§ Given records:
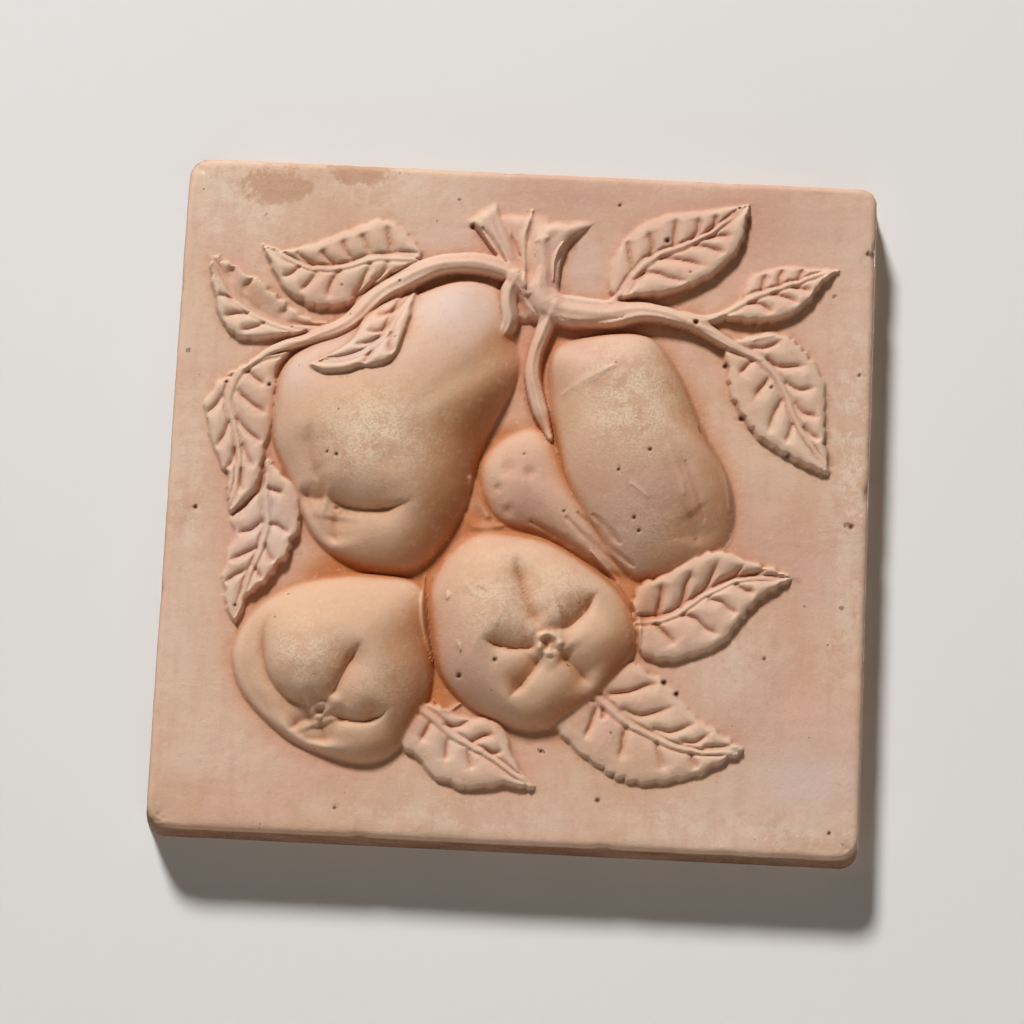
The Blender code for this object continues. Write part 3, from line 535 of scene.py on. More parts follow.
# Paint over the face: each colour's soft spots, as strength, place and radius each way
PAINT_SPOTS = {
    "cream": (
        (1, (-84, 84), (20, 12)), (0.8, (-30, 89), (34, 6)), (0.9, (94, 10), (9, 60)),
        (0.8, (70, -88), (50, 7)), (0.7, (62, -45), (12, 16)), (0.6, (-92, -10), (6, 60)),
        (0.6, (-10, -88), (40, 5)),
    ),
    "lilac": (
        (1, (-20, 54), (17, 11)), (0.9, (-46, 40), (18, 7)), (0.9, (-68, -8), (8, 13)),
        (0.7, (-63, 33), (8, 8)), (0.5, (-21, 73), (10, 6)), (0.55, (16, 66), (6, 8)),
        (0.9, (82, -74), (16, 12)), (0.35, (-72, 12), (7, 14)),
    ),
    "bloom": (
        (1, (-40, 15), (15, 12)), (1, (30, 28), (12, 15)), (0.8, (-56, -47), (11, 9)),
        (0.7, (-2, -30), (12, 13)), (0.7, (13, -27), (10, 9)), (0.4, (-34, -54), (10, 9)),
        (0.35, (36, -5), (12, 10)),
    ),
    "stain_and_shade": (
        # The spots at (11.5, 77) and (8, 78) on the right stub's right slope and at (-76, 56) in the far
        # left leaf's hollow are painted shade
        (1, (-73, 88), (14, 8)), (1, (-50, 92), (16, 4)), (1, (11.5, 77), (3, 6)),
        (0.8, (-47, 7), (7, 6)), (0.8, (-55, -57), (7, 3.5)), (0.6, (-11, -42), (6, 5)),
        (0.5, (8, 78), (10, 5)), (1, (-76, 56), (8, 5)),
    ),
    "rosy_and_shade": (
        (0.9, (35, -2), (22, 18)), (1, (2, 2), (14, 15)), (0.8, (-14, -48), (12, 14)),
        # The spot at (18, 42) is painted shade on the right pear's top under the right branch
        (1, (18, 42), (16, 9)), (0.5, (-49, 9), (6, 5)), (0.6, (-18, -30), (6, 14)),
        (0.6, (70, -8), (20, 16)), (0.7, (60, 84), (34, 12)), (0.8, (8, 89), (30, 8)),
        (0.5, (65, -58), (12, 14)),
    ),
}


def smooth_line(points, steps, closed=False):
    """Points along a smooth curve through the given ones, some steps between each two."""
    given = [np.array(point, float) for point in points]
    if closed:
        given = [given[-1], *given, given[0], given[1]]
    else:
        given = [2 * given[0] - given[1], *given, 2 * given[-1] - given[-2]]
    found = []
    for before, start, end, after in zip(given, given[1:], given[2:], given[3:]):
        for step in range(steps):
            t = step / steps
            bend = 2 * before - 5 * start + 4 * end - after
            twist = 3 * start - before - 3 * end + after
            found.append(0.5 * (2 * start + (end - before) * t + bend * t**2 + twist * t**3))
    if not closed:
        found.append(given[-2])
    return np.array(found)


def lengths_along(line):
    return np.concatenate([[0], np.cumsum(np.hypot(*np.diff(line, axis=0).T))])


def nearest(line, x, z):
    """For each place: its share of the line's length, and its distance, positive on the left of its way."""
    lengths = lengths_along(line)
    best = np.full(x.shape, np.inf)
    share = np.zeros(x.shape)
    side = np.ones(x.shape)
    for (ax, az), (bx, bz), start in zip(line, line[1:], lengths):
        dx, dz = bx - ax, bz - az
        size = dx * dx + dz * dz
        t = np.clip(((x - ax) * dx + (z - az) * dz) / size, 0, 1)
        off_x, off_z = x - ax - t * dx, z - az - t * dz
        distance = off_x * off_x + off_z * off_z
        closer = distance < best
        best = np.where(closer, distance, best)
        share = np.where(closer, (start + t * math.sqrt(size)) / lengths[-1], share)
        side = np.where(closer, np.where(dx * off_z - dz * off_x >= 0, 1.0, -1.0), side)
    return share, np.sqrt(best) * side


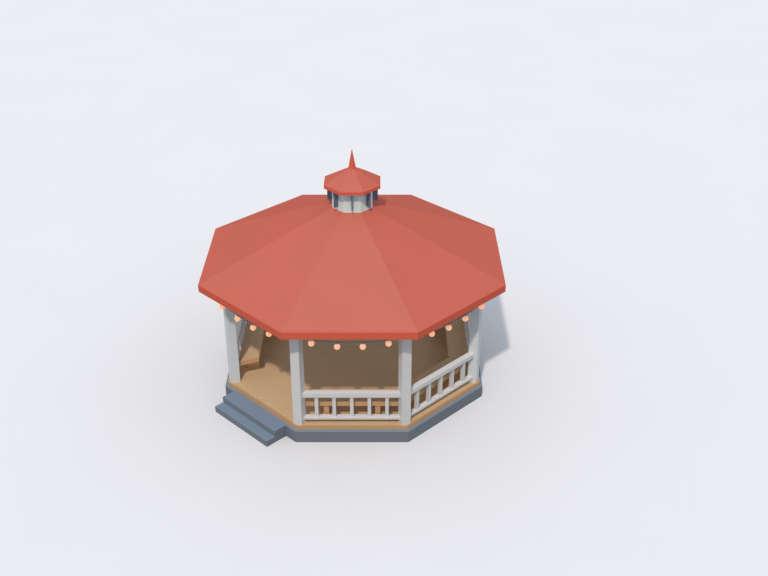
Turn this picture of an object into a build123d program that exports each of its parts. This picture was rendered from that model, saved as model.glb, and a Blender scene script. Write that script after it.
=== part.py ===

§ Stated task: Copy exactly, word for word, the line with "Turn this picture" through the final line of the listing.

§ Exercise result:
Turn this picture of an object into a build123d program that exports each of its parts. This picture was rendered from that model, saved as model.glb, and a Blender scene script. Write that script after it.
=== part.py ===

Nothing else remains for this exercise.